To help me out because I had quit my full-time job to work part-time as youth pastor, that church’s Assistant Pastor set me up with a job where he worked—Foursquare Missions Press.  I was to do a little bit of everything, but especially I was to re-draw all the amateurishly illustrated tracts they were then producing.  It was the perfect job for me.  For some reason, after five weeks there, I had a falling out with the man who had hired me.  He decided not to give me any artwork to do and instead I would just help on the printing press.  I quit, but it all felt wrong.

   Over the next few years, I split my time between some college classes, working seasonally at a costume shop on Hollywood Blvd. (do I have stories from there!) and trying to be a freelance artist.  I was invited back to be the substitute/assistant teacher for two of the teachers I knew back at the Bible School, and I also found myself being a regular guest speaker at one particular Foursquare church that “moonlighted” during the week as a martial arts dojo!  But I still wasn’t a comic book artist. I went to the San Diego Comic-Con for the first time and tried my hardest to get a job in comics.  I would end up going there every year, hoping to finally start my comic book career, impressing various editors and publishers, leaving with promises of jobs and work with business cards in my pocket—but none of them came through.

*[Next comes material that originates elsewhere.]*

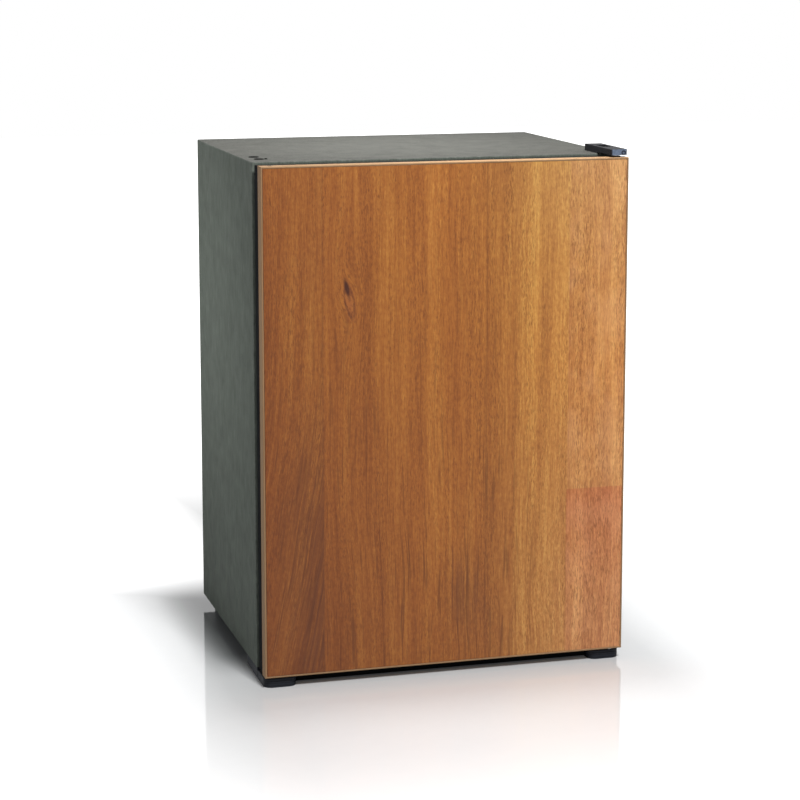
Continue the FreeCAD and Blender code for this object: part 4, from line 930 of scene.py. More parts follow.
class Surface(Enum):
    """Finishes, by the names of the record's material slots."""

    CABINET_PAINT = EmbossedCoat(seen(87, 93, 86), 0.7, specular=0.1, wear=0.1, dust=0.1)
    GALVANISED = Spangled(seen(168, 170, 168), 0.42, metallic=0.9, dust=0.12)
    FOAM = CellFoam(seen(226, 208, 160), 0.9, specular=0.2)
    PLUG_FOAM = CellFoam(seen(232, 232, 228), 0.85, specular=0.2, cell=260.0)
    WHITE_PLASTIC = Moulded(seen(228, 230, 228), 0.24, wear=0.0, dust=0.0, grain_depth=0.008,
                            grain_scale=300.0, tone_spread=0.02)
    RACK_PLASTIC = Clear(seen(226, 232, 234), 0.22, wear=0.0, dust=0.0, through=0.45)
    # Near-black partly as painted shade, for the shaded door gap.
    BLACK_PLASTIC = Tucked(seen(9, 10, 12), 0.75, specular=0.03, wear=0.0)
    HINGE_PLASTIC = Faced(seen(26, 27, 32), 0.6, specular=0.12, wear=0.2, wear_colour=seen(92, 100, 118),
                          face=COVER[0][1], mark=COVER_MARK)
    FOOT_RUBBER = Ribbed(seen(30, 33, 40), 0.6, specular=0.15, wear=0.15, wear_colour=seen(70, 72, 78),
                         dust=0.04)
    # Near-black partly as painted shade, for the shaded door gap.
    GASKET_RUBBER = Moulded(seen(8, 8, 9), 0.7, specular=0.04, wear=0.0, dust=0.0, grain_depth=0.015)
    MAGNET = Moulded(seen(62, 52, 46), 0.7, grain_scale=1500.0)
    DECOR_WOOD = Veneer(seen(163, 101, 54), 0.46, specular=0.28, coat=0.04, wear=0.2,
                        wear_colour=seen(205, 160, 110), dust=0.0, gloss_spread=0.12)
    EDGE_PROFILE = TopLitLined(seen(146, 116, 86), 0.6, specular=0.1, wear=0.2, dust=0.0,
                            wear_colour=seen(206, 172, 130), stretch=(900.0, 900.0, 20.0), tone_spread=0.1)
    ZINC_SCREW = Moulded(seen(176, 176, 170), 0.32, metallic=1.0, grain_depth=0.01)
    PIN_STEEL = Lined(seen(190, 190, 192), 0.22, metallic=1.0, stretch=(60.0, 60.0, 2500.0))
    BUSH_PLASTIC = BoreShaded(seen(140, 112, 84), 0.45, specular=0.2, wear=0.0)
    WIRE_COATING = Moulded(seen(222, 224, 222), 0.28, wear=0.1, grain_depth=0.02, grain_scale=350.0,
                           tone_spread=0.03)
    BARE_ALUMINIUM = Lined(seen(200, 202, 204), 0.36, metallic=1.0, stretch=(1400.0, 1400.0, 18.0))
    UNIT_BLACK = Moulded(seen(30, 30, 32), 0.38, wear=0.35, wear_colour=seen(96, 92, 88), dust=0.3,
                         grain_scale=500.0, grain_depth=0.05)
    JACKET_ZINC = Spangled(seen(160, 162, 162), 0.4, metallic=0.9, dust=0.2, crystal=140.0)
    CLEAR_TUBE = Moulded(seen(196, 200, 202), 0.3, wear=0.0, grain_scale=200.0, grain_depth=0.01)
    GREY_PLASTIC = Moulded(seen(128, 131, 134), 0.38, wear=0.2, wear_colour=seen(180, 182, 184))
    LENS = Clear(seen(238, 241, 240), 0.3, wear=0.0, dust=0.0, through=0.7)
    BOARD_GREEN = Circuit(seen(34, 100, 60), 0.35, wear=0.0)
    HEATER_STEEL = Lined(seen(150, 142, 130), 0.4, metallic=1.0, stretch=(80.0, 80.0, 1800.0))
    LEAD_SLEEVE = Sleeved(seen(150, 58, 40), 0.7)
    BRACKET_ZINC = Spangled(seen(182, 180, 168), 0.36, metallic=0.95, crystal=200.0, dust=0.15)

    @property
    def slot(self) -> str:
        """Give the record's name of the slot."""
        return self.name.lower()

    @classmethod
    def of(cls, part: dict) -> "Surface":
        """Give the finish that the record names for a part."""
        return cls[part["material_slot"].upper()]

    @cache
    def material(self) -> bpy.types.Material:
        """Give the surface's material, building it the first time."""
        return self.value.material(self.slot)


PARTS: dict[str, dict] = {part["node"]: part for part in frame["record"]["subparts"]}


def dress_nodes() -> None:
    """Give each construction node the finish of its slot."""
    for name, part in PARTS.items():
        node = frame["nodes"][name]
        material = Surface.of(part).material()
        if not node.material_slots:
            node.data.materials.append(material)
        for slot in node.material_slots:
            slot.material = material


# Shapes

Edge = bmesh.types.BMEdge
Face = bmesh.types.BMFace
Vert = bmesh.types.BMVert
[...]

   UNTIL…a small-time publisher hired me to do a book he had created.  I illustrated it and also fixed all the story problems.  It sold well enough and we continued with issues 2 and 3—which didn’t get enough orders to print.  He shut down production.

   Still, with the money I had made, and using the knowledge I had gained from working so closely with him, I self-published my first real comic—FREEDOM FIGHTER #1.  It was in the comics shops and made the rounds and somehow Don Ensign and Ralph Miley found it and saw enough Christian content in it to track me down and ask “Are you a Christian?”  Yep, I said.  And that was my introduction to the independent Christian comic book movement.  But, still, nothing came of the book and I had spent all my money.

   For the next year, I felt that I should get a regular job—give up the ministry AND art.  I tried all over town, but every door was shut.  At the end of the year, I told God that I would do whatever job he wanted me to do, no matter how menial.  It turned out that my sister was looking to change jobs and her friend mentioned that Foursquare Missions Press needed someone.  She looked into it, but they didn’t need an office person, they needed a production person.  We discovered that the person who had hired me there years earlier (and, for whatever reason, turned on me) had left and someone else was in charge now.  I decided to send in my resume and the new boss interviewed me.  He was an artist himself and he loved my work.  He was also impressed by my self-published FREEDOM FIGHTER.  And he said that he would definitely like to publish my Jesus comic.  He hired me to…do a little bit of everything and re-draw the tracts that still were outdated.  But part of my job would be helping out on the printing press (it was a newer one than before, less noisy and less dangerous).


   I took the job.  The first tract I redesigned became extremely popular, but “production assistant” work kept squeezing out “artist” time.  Then, after an hour of scrubbing the press clean, my thumb decided to stop working.  For five months, I couldn’t make my thumb work, and the doctors didn’t know what was causing it.  I could no longer scrub the press, but I also couldn’t draw.  It was the one time in my life when the future truly looked bleak.  At the same time, I caught a large mistake in one of our books and from that moment on everything we did was given to me to proofread.  And during that time, I was able to push through my Jesus comic, which had stalled.  (It had to be computer re-lettered, a cover designed, etc.)  Finally, THE CHRIST OF PROPHECY was published!  My boss and co-workers knew how much it meant to me and they brought in balloons and we had cake!

   Then, my thumb came back to life, but now I had an office where I could write and draw and proofread, and I never had to clean the press again.  Since my thumb came back, I drew another comic and many other comic-like tracts—all of which are very popular.  To date, more than half a million of my comics have been printed there—PARAMAN (300,000), LONELY LADY (just 10,000 so far—it’s brand new), LITTLE THIEF (100,000), and my fulfilled prophecy comic on the life of Christ THE CHRIST OF PROPHECY (100,000).

   Some of my close calls with comic book companies were closer than others (I’ve actually received paychecks from three companies!), and I’ve been able to do a lot of publishing on my own as well.  The books I’ve self-published under my God And Country Graphics imprint are INFILTRATOR, STALKER SCIENCE FICTION MAGAZINE, and A CHRISTMAS TREASURY.  (PARAMAN and THE CHRIST OF PROPHECY are actually GACG co-productions with FMP.)  Recently, I have illustrated and published Kevin Yong’s TALES OF HEMLOCK.

   Some of these books can be viewed at the website http://ericjansentripod.com/godandcountrygraphics/ and I can be contacted through the website.  Our mailing address is God And Country Graphics, 1005 N. Alexandria Avenue, Los Angeles, CA 90029—write for our catalog.

   I am working on a number of new projects, and, hopefully, they will see print sooner than later.  God has blessed me immensely so far, and I feel there is more to come.  God is good.


 


Comments

02/17/2009 07:37

Having been involved with Alpha-Omega for a number of years, I've had the great opportunity to see a lot of Eric's artwork and illustrations, both sketches and final products, and I've greatly enjoyed his artwork. Of course, he's gotta get off that Neal Adams kick (LOL!) but otherwise, his work is of such a professional quality, I'm amazed he isn't working for one of the big comic companies these days.